A. C. DiFranco
‘Vote:’ Yippie funeral monologue
Book review: VOTE! by Jerry Rubin, Abbie Hoffman and Ed Sanders, Warner Paperbacks.
“In some way we were responsible for the excesses of youth culture. Some people read ‘Do It’ and concluded they should drop out of everything. They read ‘Steal This Book’ and began ripping off everyone in sight. They read ‘The Family’ and made Charles Manson a subculture hero ... The McGovern campaign offers a chance to encourage people to go home and change their parents’ minds. It is the road back from the Quaalude (Sopor) quagmire of despair.”
Such are the conclusions of Yippie leaders Jerry Rubin, Abbie Hoffman, and Ed (Who’s he?) Sanders, in a book about what was, and could have continued to be a mass movement to humanize America.
Although the results of the election have relegated “Vote!” to the “what might have been” category, it continues to be valid today as a chronicle of the subtle but fundamental changes in Yippie philosophy.
As always, the authors perceive big time politics and media to be one in the same. But that same media conciousness that led them into the streets of Chicago in 1968 brought them inside the convention hall in Miami of 1972 to act out the hoped for first phase of a two phase revolution.
The worship of fire gods and trashing are out.
Now they say work within the system to raise hope — any hope — for an end to the boredom and despair of the Nixon corporate machine.
“Our violent demonstrations set the stage. They were necessary. The violence in Chicago in 1968 directly led to the change in Miami in 1972,” they explain unapologetically.
They add that the destruction of the lesser-of-evils Democratic Party would be a bad idea today.
“The idea of ‘the worse, the better’ may radicalize some people, but it also spreads cynicism and fear... We need breathing space, room to move.”
They conted the election of McGovern would have provided (past tense supplied by history, not the authors) such breathing room for revolution, a revolution they predict will be completed within ten years.
Although the book was written before the elections, and is optimistic about a McGovern victory, the grassroots support of McGovern is an “at least” victory for people’s democracy and power, they say.
But the important thing to them is to elect a candidate like McGovern (“sincere, but middle of the road”) and then wait for the failure of his halfway programs.
“McGovern will only increase expectations. History shows that sometimes revolution takes place when things get better, not worse.”
McGovern style lukewarn politics won’t solve America’s big problems, with the exception, perhaps, of Vietnam.
When the peace candidate cops out, or swings to the right, the preliminaries will be completed and a more radical socialization of America will be possible.
The Yippies, they say, and other radicals that jumped on the bandwagon in Miami, will be close to the front of power “come the revolution.”
Unlike other politics/media analysts (which Rubin, Hoffman, and maybe Sanders, deserve to be called) there is no part in their script for revolutionary impotence.
In this sense, “Vote!” is more than analysis.

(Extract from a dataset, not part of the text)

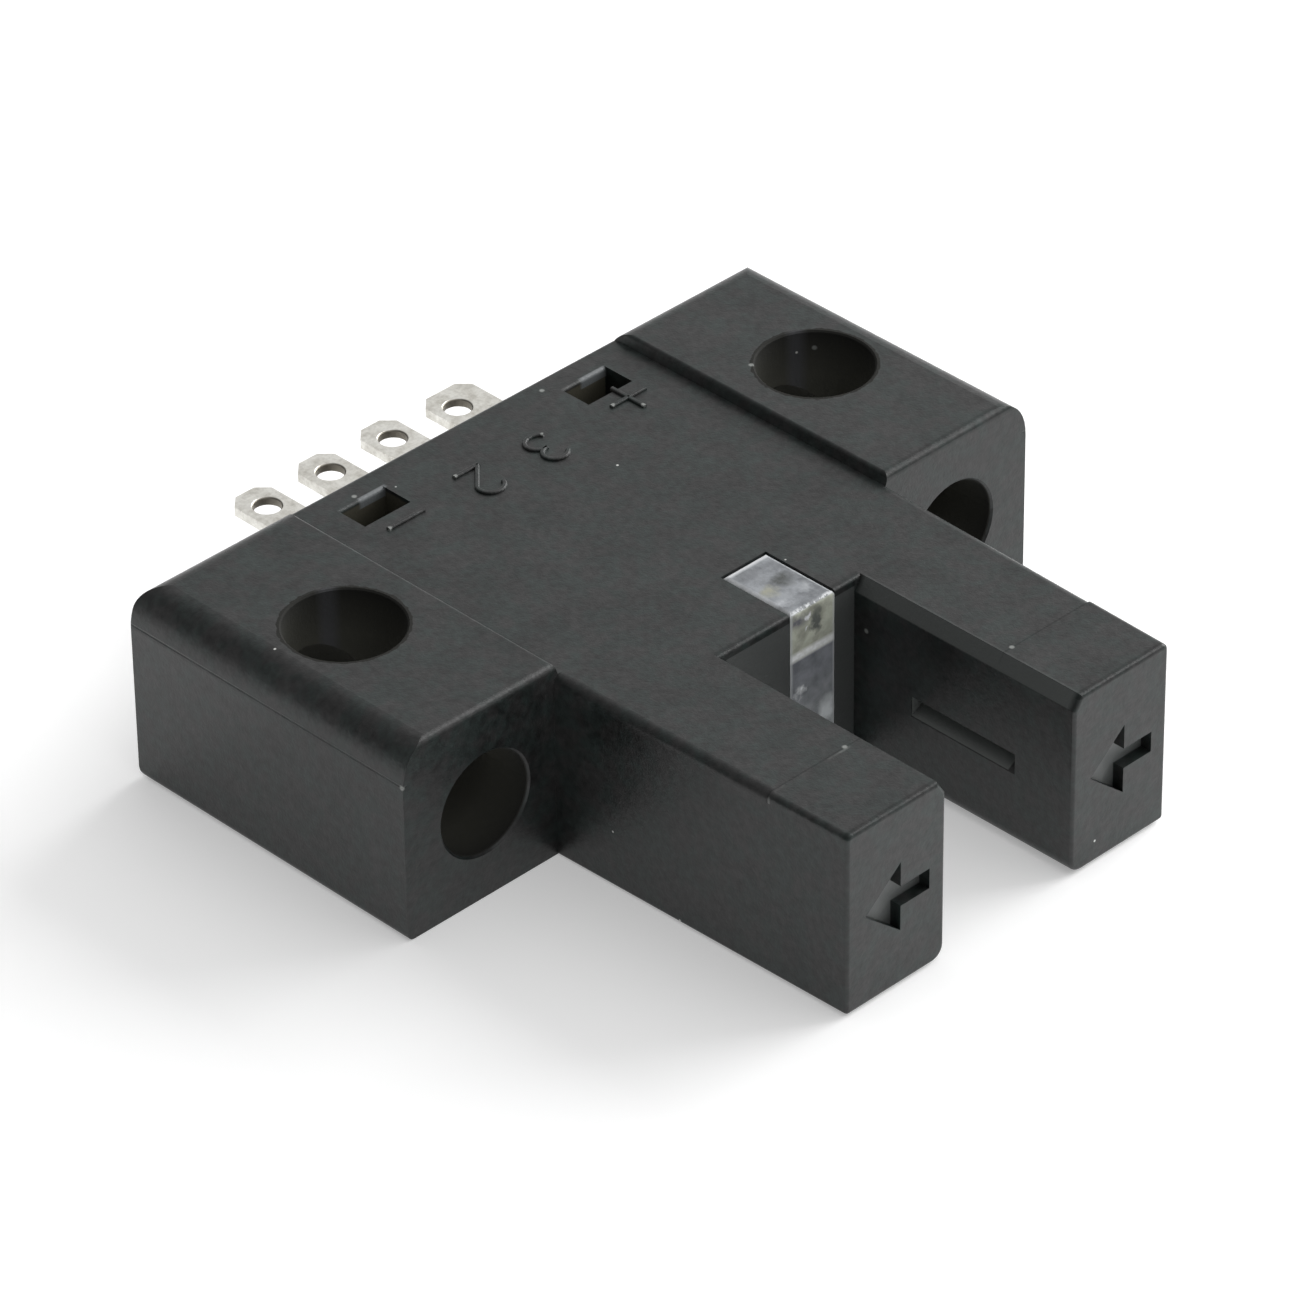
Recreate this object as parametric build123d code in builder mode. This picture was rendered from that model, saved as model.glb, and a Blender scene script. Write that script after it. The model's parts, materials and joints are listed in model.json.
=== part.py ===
from build123d import *
import os

# Fork photoelectric sensor with a 5 mm class slot, in millimetres.
# Z = 0 is the mounting underside, Y = 0 the line of the mounting holes and X = 0 the middle of the slot.
# The fork points to -Y and the solder terminals to +Y.

# Case, outside
wing_width = 5.8            # from the fork's side to the wing's outer side
wing_depth = 11.35
wing_height = 6.55
step_drop = 0.35            # the middle and the fork lie this far below the wing tops
step_inset = 0.18           # the ramp up to a wing starts this far inside the fork's side
step_ramp = 0.12            # width of that ramp
step_edge_radius = 0.12     # along its top
long_edge_x = 1.0           # the wings' long top edges are quarter ellipses, this wide
long_edge_z = 1.35          # and this high
wing_rear_radius = 0.75
wing_heel_radius = 0.4
wing_front_radius = 0.22
wing_foot_radius = 0.25
middle_edge_radius = 0.2
quarter_turn = 90

# Fork
prong_width = 4.2           # at the wings' front faces
fork_reach = 11.2           # from the wings' front faces to the tips
fork_taper = 0.3            # what each outer side loses from the wings to the tips
fork_edge_radius = 0.32     # top outer edges, behind the mould split
tip_land = 3.0              # stretch in front of the mould split
tip_corner_radius = 0.2     # the same edges in front of it
tip_rise = 0.08             # the underside climbs by this much towards the tips
prong_foot_radius = 0.12
tip_edge_radius = 0.12
slot_width = 5.2
slot_depth = 8.55
slot_bevel_x = 0.3
slot_bevel_z = 0.46
slot_edge_radius = 0.12     # top edge of the slot's rear wall
slot_foot_radius = 0.45     # lower edges of the slot's sides

# Mounting holes, one upright and one lying bore in each wing
hole_inset = 3.1            # from the wing's outer side to the holes
upright_bore = 3.6
lying_bore = 3.3
lying_bore_height = 3.2
upright_edge_break = 0.05
lying_edge_break = 0.09

# Hollow of the case
roof = 1.0
rear_wall = 1.0
side_wall = 0.9             # beside the hollow, at the tips
slot_wall = 1.0
tip_wall = 0.9
cover_thickness = 0.8
cover_recess = 0.2          # the cover lies this far inside the underside
cover_ledge = 0.3
fit_gap = 0.05              # round the cover and the windows

# Arrow sunk into each tip
arrow_length = 2.55
arrow_head = 1.4
arrow_height = 2.35
arrow_shaft = 0.68
arrow_sink = 0.4
arrow_offset = 0.05         # from the middle of the prong

# Beam
beam_reach = 4.245          # from the tips to the middle of the slits
slit_length = 4.05
slit_height = 0.4
slit_flare = 0.3            # extra height of the slit's mouth, on its lower side
window_length = 4.65
window_height = 1.7
window_thickness = 0.5
window_corner = 0.15
device_length = 3.0
device_offset = 0.45        # from the window to the package, room for the dome
device_side_gap = 0.15
device_top_gap = 0.2
device_corner = 0.2
emitter_dome_radius = 0.85
emitter_dome_bulge = 0.38   # how far the moulded lens stands out of the package
receiver_dome_radius = 0.75
receiver_dome_bulge = 0.2
lead_thickness = 0.25
lead_on_board = 0.9         # how far a lead lies on the board
emitter_lead_count = 2
emitter_lead_pitch = 0.9
emitter_lead_width = 0.4
receiver_lead_count = 3
receiver_lead_pitch = 0.5
receiver_lead_width = 0.3

# Light pipe of the indicator
pipe_width = 1.8
pipe_side_gap = 0.825       # from the slot's right side to the light pipe
pipe_length = 2.75
pipe_plate = 1.0
pipe_head = 1.7
pipe_foot_length = 2.0
pipe_edge_radius = 0.16
pipe_fit = 0.02             # round the light pipe in its notch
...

It is a propaganda tract, albeit one with higher credibility to facts than their other works.
The last chapters of “Vote!” have been turned over to Sanders’ preoccupation with Jack Anderson nitpicking and didactic name calling, as he did in “The Family.”

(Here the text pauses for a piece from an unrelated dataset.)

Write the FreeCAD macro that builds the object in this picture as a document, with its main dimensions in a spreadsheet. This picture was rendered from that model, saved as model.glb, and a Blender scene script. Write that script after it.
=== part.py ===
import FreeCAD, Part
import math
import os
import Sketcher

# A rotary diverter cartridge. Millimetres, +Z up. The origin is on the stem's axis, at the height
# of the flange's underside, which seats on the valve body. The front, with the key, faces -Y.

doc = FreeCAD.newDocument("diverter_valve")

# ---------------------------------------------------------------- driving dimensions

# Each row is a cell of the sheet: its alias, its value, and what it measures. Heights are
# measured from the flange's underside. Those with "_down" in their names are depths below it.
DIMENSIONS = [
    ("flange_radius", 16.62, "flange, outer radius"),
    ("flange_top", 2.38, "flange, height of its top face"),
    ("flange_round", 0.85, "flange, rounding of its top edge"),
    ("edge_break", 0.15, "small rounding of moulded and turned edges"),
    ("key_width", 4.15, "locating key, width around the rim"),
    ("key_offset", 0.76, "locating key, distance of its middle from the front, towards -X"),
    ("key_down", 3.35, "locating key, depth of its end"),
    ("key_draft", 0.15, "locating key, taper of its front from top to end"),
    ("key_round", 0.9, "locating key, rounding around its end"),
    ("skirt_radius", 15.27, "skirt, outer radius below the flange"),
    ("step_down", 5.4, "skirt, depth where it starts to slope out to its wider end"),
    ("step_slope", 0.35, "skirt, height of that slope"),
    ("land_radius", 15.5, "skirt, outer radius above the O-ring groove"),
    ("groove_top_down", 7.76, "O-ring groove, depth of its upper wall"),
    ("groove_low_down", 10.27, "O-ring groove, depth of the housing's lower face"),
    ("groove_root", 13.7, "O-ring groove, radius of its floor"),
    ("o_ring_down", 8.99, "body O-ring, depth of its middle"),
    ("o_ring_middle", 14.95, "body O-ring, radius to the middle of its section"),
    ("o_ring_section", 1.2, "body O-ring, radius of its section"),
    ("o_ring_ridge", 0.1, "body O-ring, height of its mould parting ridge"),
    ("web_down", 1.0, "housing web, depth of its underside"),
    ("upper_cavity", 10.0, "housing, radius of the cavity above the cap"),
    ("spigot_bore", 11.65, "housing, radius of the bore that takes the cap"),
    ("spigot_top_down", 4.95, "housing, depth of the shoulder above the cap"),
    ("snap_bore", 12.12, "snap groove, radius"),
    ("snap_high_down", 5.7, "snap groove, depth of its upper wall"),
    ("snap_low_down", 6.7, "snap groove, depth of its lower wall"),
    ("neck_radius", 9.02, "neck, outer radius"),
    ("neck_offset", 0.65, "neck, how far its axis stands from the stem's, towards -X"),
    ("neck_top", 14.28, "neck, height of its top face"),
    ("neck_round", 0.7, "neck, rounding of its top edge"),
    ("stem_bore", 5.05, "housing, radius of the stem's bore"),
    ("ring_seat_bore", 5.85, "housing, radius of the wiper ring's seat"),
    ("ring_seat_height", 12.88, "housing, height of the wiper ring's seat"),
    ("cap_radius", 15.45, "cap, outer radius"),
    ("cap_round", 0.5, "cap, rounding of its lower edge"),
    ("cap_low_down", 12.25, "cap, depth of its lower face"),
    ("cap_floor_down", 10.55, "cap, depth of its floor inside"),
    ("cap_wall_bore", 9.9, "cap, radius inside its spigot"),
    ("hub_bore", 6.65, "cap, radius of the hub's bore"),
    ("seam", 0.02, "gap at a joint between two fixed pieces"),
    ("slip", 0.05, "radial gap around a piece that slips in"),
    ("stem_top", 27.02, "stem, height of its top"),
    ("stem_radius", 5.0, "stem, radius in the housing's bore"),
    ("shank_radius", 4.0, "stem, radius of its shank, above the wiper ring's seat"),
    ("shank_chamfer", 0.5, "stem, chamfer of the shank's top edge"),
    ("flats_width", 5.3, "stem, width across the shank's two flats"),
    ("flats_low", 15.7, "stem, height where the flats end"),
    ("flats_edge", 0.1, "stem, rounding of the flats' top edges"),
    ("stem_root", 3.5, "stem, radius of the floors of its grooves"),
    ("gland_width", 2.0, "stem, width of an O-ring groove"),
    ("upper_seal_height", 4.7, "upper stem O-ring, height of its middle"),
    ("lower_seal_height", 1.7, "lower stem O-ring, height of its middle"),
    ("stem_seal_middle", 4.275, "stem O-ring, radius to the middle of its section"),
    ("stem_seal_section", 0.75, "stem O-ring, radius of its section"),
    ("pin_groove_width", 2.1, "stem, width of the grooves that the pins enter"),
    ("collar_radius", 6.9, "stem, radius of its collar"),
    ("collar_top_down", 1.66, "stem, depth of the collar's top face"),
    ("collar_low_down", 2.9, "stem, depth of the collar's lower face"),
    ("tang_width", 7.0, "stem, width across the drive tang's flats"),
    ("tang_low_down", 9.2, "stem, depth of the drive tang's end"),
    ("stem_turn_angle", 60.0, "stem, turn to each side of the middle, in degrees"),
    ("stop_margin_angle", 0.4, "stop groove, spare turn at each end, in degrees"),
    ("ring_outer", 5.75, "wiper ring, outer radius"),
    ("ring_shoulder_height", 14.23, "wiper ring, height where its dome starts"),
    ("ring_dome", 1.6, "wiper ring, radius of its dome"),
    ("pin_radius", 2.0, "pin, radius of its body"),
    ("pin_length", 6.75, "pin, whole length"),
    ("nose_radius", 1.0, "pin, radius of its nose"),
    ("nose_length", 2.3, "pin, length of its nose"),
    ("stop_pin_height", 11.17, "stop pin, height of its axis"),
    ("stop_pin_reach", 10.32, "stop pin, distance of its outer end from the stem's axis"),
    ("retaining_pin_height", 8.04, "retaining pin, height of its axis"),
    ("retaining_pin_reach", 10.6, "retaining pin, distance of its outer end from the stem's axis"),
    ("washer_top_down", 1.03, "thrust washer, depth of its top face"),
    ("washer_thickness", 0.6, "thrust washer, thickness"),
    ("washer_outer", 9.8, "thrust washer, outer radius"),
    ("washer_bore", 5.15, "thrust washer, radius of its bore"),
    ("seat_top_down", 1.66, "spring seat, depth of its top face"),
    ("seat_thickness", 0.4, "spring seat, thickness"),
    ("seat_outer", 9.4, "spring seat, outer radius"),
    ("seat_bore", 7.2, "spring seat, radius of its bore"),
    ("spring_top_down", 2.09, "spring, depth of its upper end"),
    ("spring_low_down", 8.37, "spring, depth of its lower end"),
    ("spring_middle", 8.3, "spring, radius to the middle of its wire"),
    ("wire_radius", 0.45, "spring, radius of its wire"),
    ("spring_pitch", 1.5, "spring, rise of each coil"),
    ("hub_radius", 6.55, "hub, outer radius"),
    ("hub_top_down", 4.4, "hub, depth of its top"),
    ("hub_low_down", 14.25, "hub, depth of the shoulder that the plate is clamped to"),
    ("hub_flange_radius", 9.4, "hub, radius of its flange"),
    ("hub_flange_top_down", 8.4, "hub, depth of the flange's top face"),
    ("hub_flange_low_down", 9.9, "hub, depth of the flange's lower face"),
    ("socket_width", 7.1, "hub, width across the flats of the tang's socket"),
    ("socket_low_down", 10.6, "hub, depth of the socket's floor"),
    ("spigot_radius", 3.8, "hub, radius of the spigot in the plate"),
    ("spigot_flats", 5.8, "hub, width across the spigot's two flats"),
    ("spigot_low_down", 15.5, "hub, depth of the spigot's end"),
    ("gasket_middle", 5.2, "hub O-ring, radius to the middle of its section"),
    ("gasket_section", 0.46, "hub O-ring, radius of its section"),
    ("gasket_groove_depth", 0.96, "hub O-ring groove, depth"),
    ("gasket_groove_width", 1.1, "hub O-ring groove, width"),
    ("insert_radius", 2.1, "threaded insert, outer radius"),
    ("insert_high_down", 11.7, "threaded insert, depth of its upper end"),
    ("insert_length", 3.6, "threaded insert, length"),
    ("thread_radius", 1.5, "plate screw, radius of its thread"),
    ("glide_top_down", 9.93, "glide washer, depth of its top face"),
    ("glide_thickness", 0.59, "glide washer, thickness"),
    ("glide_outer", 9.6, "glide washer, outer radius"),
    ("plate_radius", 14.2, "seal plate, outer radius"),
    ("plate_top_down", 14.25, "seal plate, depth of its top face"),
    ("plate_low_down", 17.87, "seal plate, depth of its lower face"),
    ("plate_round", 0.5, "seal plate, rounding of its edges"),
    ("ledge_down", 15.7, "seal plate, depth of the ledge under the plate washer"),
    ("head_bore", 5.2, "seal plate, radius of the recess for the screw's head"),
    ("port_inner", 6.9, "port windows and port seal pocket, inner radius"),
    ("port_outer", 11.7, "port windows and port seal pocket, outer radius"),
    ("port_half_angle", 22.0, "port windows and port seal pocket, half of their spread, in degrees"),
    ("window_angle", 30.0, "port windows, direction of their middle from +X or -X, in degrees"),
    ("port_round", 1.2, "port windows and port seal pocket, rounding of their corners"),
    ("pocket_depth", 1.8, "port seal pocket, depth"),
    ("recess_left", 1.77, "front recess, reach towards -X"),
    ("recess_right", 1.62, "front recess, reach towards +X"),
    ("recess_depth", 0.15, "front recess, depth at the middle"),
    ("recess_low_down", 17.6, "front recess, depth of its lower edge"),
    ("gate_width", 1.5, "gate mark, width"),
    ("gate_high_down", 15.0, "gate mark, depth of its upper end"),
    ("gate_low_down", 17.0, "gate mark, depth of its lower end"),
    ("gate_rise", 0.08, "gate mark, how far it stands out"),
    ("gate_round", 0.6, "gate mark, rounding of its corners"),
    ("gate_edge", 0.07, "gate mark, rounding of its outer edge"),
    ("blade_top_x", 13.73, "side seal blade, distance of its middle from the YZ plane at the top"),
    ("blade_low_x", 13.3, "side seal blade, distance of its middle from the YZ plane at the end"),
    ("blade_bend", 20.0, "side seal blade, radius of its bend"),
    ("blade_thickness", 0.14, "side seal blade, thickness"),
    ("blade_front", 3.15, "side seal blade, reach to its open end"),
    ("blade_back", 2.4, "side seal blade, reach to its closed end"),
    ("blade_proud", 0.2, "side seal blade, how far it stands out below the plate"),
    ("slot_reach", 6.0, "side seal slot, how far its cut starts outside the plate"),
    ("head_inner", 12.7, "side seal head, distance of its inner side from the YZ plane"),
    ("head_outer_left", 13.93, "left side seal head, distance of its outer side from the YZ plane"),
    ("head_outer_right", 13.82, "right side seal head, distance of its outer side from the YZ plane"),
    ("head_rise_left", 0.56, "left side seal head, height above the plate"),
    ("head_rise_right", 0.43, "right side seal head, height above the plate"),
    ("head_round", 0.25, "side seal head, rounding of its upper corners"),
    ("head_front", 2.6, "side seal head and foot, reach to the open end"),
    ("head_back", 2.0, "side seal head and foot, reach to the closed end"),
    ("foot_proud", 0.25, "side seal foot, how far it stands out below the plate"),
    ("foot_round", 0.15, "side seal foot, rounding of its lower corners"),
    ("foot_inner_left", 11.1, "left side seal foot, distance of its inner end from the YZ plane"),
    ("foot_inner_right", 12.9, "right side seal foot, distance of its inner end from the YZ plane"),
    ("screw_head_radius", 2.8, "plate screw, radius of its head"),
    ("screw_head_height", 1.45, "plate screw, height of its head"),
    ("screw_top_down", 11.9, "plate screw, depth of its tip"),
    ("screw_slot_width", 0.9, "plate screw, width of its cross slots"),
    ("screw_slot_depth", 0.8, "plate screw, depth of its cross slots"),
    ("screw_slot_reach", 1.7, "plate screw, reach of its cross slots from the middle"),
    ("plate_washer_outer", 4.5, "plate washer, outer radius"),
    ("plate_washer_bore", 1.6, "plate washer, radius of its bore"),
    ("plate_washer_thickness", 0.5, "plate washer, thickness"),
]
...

If you like Hoffman and Rubin, tear out the Sanders chapters. You won’t miss anything, and you’ll like Jerry and Abbie better.
Rubin and Hoffman have, in contrast to Sanders, refined their funny/sad style that pays homage to their spiritual leader, Lenny Bruce.
Rubin has said “everything we do is an attempt to turn the words of Lenny into reality.”
Lenny Bruce fought his battles alone. Rubin, Hoffman, and Sanders have some support, but it is dwindling.
By their own analysis, the new reign of Nixon will stifle even more hopes and dreams, and with them, support for a new American revolution.
“Vote!” may be the funeral monologue of the Yippie movement, and the Yippies will become pop art objects of the past like Lenny Bruce.